How to Share SSH Keys Securely
An SSH private key is a skeleton key to your servers. Sharing it via Slack or email is like mailing your house key on a postcard. Here's the secure way.
Best Practice: Individual Keys
The gold standard is one key per person. If you're sharing because multiple people need server access, consider using ~/.ssh/authorized_keys with individual public keys instead. But when shared keys are unavoidable (deploy keys, CI/CD, legacy systems), use the method below.
When SSH Key Sharing is Unavoidable
- Deploy keys for CI/CD pipelines (GitHub Actions, GitLab CI)
- Shared service account access for production servers
- Legacy systems that don't support individual key management
- Temporary contractor access to specific hosts
- Emergency root access during incidents
Step-by-Step: Secure SSH Key Transfer
Prepare the Key File
Locate your SSH key file (id_rsa, id_ed25519, deploy_key.pem). If it's a text-based key, you can paste it directly. For binary formats (.ppk), upload as a file.
Upload to EnvShareApp
Go to envshare.app/create. Upload the key file or paste the key contents. Everything is encrypted in your browser (AES-256-GCM) — we never see the plaintext.
Secure the Link
Enable Email OTP verification for the specific person (devops@company.com). Set domain lock. Enable burn-on-read. Set TTL to 1-4 hours maxium.
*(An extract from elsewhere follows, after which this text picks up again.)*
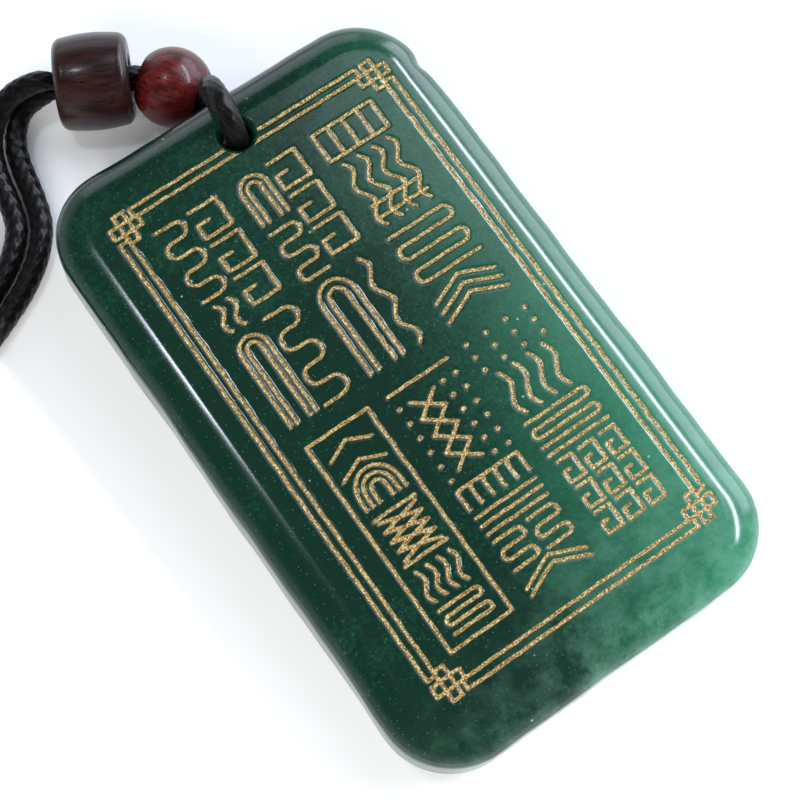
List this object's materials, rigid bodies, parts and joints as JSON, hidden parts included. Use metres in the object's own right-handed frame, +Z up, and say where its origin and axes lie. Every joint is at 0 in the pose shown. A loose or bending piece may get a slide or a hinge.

Send Separately from Context
Send the link in one channel. Send the server hostname/IP in a different channel. Never combine "here's the key to server X" in one message.
Verify & Rotate
Check audit logs for delivery confirmation. Once the recipient confirms setup, rotate the key or add their personal public key to authorized_keys and revoke the shared one.